Initially, Davies lied to authorities, saying he did not hit anyone. He later admitted he hit Levesque after a piece of broken windshield with Davies’ snowmobile registration number was found at the scene. In July 2004, Davies was sentenced to 364 days in jail for falsifying evidence and fined $500 for failure to report an accident, a civil violation.

That kind of punishment is too light, “and it’s wrong,” Mrs. Levesque said.

She told members of the Inland Fisheries and Wildlife Committee that she cannot change what happened to her husband and family, but the pain was made worse when they discovered that the punishment was unjust.

“Bob was hit, dragged 193 feet and left to die,” Levesque said. “He is in God’s hands and I have to let go. I can only hope and pray that this never happens to any of your loved ones. Our goal is to save any other family from going through an ordeal like ours.”

“We spurred to action by heartbreak,” agreed Levesque’s daughter, Michelle Lajoie of Yarmouth, who said the family has experienced “pure anguish.” After the accident they believed there would be some justice through the courts. When there was not, “it was like salt on the wounds,” she said.

Her brother testified that if his father received help immediately, he may have lived.

Marc Levesque said there were several homes less than 200 feet from the crash scene “with their lights on. But he (Davies) stopped, turned and saw a human, freaked and took off.”

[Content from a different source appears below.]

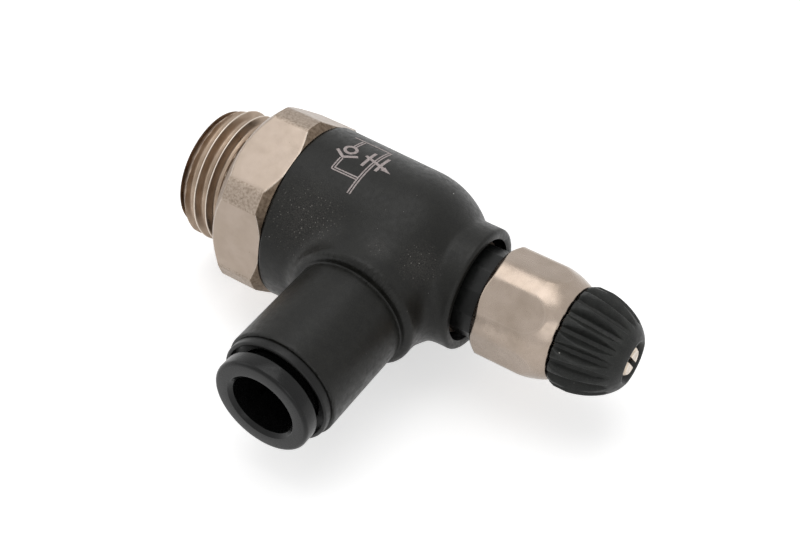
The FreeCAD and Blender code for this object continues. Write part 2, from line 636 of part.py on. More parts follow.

Since losing her husband, Patricia Levesque now lives in Lewiston during the winter. The sounds of snowmobiles speeding by on the lake is too painful, she said.

No one testified in opposition Thursday.

The Maine Warden Service, ATV of Maine, and the Maine Snowmobile Association testified for the bill.

“We strongly support this,” said Bob Meyers of the Maine Snowmobile Association. “It would really surprise me if anyone would have the nerve to stand up and oppose this.”

Most snowmobilers have “the common decency” to help those they may have hurt. Those who do not need to be punished, Meyers said.